> Stored data:
────────

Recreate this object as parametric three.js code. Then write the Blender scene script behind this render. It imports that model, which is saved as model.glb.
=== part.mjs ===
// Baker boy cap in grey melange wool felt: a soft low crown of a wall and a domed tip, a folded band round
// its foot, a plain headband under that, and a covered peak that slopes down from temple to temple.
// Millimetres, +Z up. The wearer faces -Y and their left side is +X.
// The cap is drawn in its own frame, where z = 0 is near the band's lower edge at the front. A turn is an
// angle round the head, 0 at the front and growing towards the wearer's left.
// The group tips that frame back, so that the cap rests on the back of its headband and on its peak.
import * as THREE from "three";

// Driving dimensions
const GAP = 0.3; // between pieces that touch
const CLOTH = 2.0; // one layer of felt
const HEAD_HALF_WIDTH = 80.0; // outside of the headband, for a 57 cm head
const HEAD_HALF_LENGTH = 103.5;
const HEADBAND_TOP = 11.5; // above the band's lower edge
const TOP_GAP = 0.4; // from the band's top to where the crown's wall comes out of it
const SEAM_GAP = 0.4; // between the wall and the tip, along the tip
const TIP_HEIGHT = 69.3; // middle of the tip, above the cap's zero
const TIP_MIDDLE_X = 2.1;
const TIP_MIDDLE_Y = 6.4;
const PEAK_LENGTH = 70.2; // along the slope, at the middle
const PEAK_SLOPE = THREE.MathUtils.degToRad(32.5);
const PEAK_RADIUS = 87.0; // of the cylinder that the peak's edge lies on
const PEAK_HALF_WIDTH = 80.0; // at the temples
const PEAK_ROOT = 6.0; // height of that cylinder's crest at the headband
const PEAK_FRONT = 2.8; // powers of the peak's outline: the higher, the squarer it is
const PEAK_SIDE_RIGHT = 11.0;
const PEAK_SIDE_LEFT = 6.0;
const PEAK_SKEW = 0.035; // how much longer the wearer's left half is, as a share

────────

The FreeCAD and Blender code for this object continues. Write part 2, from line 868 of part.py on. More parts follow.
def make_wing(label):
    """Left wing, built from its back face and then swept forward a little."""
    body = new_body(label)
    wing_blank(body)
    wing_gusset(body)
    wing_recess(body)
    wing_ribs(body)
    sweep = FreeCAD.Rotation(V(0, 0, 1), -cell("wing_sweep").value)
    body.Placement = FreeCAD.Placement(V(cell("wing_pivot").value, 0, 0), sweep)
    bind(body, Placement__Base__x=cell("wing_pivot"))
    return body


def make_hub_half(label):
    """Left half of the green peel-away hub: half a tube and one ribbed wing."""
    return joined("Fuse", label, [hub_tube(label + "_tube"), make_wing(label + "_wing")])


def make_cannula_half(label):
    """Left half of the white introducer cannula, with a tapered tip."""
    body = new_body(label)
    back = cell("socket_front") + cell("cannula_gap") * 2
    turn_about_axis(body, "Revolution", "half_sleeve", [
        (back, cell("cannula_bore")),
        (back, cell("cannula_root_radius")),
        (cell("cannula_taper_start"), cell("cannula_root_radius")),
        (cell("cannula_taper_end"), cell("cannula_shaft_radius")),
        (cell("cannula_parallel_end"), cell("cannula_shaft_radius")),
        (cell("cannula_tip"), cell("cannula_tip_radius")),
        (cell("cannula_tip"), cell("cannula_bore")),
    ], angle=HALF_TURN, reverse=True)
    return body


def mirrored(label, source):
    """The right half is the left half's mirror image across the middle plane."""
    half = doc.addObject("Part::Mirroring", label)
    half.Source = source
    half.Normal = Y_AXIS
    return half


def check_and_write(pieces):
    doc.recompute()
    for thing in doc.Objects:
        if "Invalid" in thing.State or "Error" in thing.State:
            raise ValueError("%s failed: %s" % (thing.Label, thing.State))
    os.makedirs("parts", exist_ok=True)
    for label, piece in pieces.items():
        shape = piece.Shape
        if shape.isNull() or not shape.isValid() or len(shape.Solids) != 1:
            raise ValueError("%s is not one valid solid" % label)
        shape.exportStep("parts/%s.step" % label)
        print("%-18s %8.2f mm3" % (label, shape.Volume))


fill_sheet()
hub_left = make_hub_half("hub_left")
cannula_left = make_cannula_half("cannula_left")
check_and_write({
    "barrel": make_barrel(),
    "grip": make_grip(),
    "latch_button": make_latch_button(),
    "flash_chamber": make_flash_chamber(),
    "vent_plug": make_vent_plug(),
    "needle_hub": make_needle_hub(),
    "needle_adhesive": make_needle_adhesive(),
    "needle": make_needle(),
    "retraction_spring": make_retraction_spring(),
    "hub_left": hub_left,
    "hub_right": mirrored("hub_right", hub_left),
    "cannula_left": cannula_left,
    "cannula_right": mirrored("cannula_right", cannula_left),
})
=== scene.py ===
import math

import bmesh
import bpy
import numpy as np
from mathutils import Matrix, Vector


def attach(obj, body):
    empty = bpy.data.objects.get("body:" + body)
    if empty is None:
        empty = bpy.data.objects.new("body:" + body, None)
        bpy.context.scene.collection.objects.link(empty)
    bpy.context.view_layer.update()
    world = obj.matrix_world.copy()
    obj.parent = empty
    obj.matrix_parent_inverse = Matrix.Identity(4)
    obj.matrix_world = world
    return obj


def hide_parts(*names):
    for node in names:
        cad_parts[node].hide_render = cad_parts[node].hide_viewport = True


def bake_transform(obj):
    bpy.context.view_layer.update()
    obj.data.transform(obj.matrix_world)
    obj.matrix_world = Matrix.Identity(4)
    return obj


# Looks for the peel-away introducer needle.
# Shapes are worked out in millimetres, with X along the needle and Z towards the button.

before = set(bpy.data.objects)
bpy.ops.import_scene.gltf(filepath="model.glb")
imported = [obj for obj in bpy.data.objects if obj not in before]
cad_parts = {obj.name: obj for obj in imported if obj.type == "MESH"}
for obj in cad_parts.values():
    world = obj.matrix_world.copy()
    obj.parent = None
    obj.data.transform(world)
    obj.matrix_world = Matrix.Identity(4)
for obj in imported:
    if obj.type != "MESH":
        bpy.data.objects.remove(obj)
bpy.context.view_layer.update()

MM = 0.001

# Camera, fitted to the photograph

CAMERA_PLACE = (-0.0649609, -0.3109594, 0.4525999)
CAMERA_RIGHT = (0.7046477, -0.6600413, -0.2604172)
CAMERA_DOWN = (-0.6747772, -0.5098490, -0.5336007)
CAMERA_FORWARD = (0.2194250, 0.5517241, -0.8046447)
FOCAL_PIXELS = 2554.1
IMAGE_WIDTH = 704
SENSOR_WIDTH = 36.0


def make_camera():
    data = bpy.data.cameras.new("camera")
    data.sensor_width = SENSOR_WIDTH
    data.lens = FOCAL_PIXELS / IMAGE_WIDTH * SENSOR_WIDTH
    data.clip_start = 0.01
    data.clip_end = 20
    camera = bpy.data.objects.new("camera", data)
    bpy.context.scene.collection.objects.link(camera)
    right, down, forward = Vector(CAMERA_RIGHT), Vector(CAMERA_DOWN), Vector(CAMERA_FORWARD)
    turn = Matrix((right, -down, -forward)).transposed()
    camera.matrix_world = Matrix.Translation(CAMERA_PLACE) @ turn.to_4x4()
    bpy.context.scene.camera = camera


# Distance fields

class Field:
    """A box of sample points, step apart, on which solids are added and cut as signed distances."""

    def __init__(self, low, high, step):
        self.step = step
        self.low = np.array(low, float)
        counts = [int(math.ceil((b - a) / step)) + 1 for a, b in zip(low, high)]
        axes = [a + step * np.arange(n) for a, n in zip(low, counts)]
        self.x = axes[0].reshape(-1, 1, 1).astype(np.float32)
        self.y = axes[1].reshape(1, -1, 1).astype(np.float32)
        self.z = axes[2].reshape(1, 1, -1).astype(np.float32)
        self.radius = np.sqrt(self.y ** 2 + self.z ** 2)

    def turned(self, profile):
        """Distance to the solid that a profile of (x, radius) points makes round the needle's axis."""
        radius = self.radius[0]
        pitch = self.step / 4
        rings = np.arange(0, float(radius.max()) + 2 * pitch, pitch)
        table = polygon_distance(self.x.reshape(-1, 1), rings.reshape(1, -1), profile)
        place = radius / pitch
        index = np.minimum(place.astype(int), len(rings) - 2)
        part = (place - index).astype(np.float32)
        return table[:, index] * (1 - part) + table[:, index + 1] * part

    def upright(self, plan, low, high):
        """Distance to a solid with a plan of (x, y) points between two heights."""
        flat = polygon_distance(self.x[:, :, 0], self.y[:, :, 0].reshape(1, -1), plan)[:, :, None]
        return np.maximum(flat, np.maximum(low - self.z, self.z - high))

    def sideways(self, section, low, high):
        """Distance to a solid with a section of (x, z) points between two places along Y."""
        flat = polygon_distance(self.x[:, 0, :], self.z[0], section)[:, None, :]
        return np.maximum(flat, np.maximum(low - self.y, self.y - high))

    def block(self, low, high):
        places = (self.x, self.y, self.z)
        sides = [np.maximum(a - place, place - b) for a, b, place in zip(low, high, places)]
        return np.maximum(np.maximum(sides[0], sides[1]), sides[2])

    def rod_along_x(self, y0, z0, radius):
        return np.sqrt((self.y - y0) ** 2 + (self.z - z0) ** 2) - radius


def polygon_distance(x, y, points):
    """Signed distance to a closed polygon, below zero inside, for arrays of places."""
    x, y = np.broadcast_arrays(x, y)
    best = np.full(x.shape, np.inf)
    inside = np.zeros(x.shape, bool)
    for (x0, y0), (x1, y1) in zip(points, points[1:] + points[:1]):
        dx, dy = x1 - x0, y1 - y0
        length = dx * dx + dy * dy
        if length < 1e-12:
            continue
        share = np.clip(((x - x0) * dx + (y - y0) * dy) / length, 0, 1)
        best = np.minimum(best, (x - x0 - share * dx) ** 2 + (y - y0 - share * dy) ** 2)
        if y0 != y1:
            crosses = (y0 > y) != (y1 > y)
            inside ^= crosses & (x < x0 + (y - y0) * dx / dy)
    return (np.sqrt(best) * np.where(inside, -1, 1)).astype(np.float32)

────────

> Short problem: Each line from the one holding "fill_sheet()" to the one holding "# Camera, fitted to the photograph", those two included, is to be transcribed exactly, and no other line.

> Reply:
fill_sheet()
hub_left = make_hub_half("hub_left")
cannula_left = make_cannula_half("cannula_left")
check_and_write({
    "barrel": make_barrel(),
    "grip": make_grip(),
    "latch_button": make_latch_button(),
    "flash_chamber": make_flash_chamber(),
    "vent_plug": make_vent_plug(),
    "needle_hub": make_needle_hub(),
    "needle_adhesive": make_needle_adhesive(),
    "needle": make_needle(),
    "retraction_spring": make_retraction_spring(),
    "hub_left": hub_left,
    "hub_right": mirrored("hub_right", hub_left),
    "cannula_left": cannula_left,
    "cannula_right": mirrored("cannula_right", cannula_left),
})
=== scene.py ===
import math

import bmesh
import bpy
import numpy as np
from mathutils import Matrix, Vector


def attach(obj, body):
    empty = bpy.data.objects.get("body:" + body)
    if empty is None:
        empty = bpy.data.objects.new("body:" + body, None)
        bpy.context.scene.collection.objects.link(empty)
    bpy.context.view_layer.update()
    world = obj.matrix_world.copy()
    obj.parent = empty
    obj.matrix_parent_inverse = Matrix.Identity(4)
    obj.matrix_world = world
    return obj


def hide_parts(*names):
    for node in names:
        cad_parts[node].hide_render = cad_parts[node].hide_viewport = True


def bake_transform(obj):
    bpy.context.view_layer.update()
    obj.data.transform(obj.matrix_world)
    obj.matrix_world = Matrix.Identity(4)
    return obj


# Looks for the peel-away introducer needle.
# Shapes are worked out in millimetres, with X along the needle and Z towards the button.

before = set(bpy.data.objects)
bpy.ops.import_scene.gltf(filepath="model.glb")
imported = [obj for obj in bpy.data.objects if obj not in before]
cad_parts = {obj.name: obj for obj in imported if obj.type == "MESH"}
for obj in cad_parts.values():
    world = obj.matrix_world.copy()
    obj.parent = None
    obj.data.transform(world)
    obj.matrix_world = Matrix.Identity(4)
for obj in imported:
    if obj.type != "MESH":
        bpy.data.objects.remove(obj)
bpy.context.view_layer.update()

MM = 0.001

# Camera, fitted to the photograph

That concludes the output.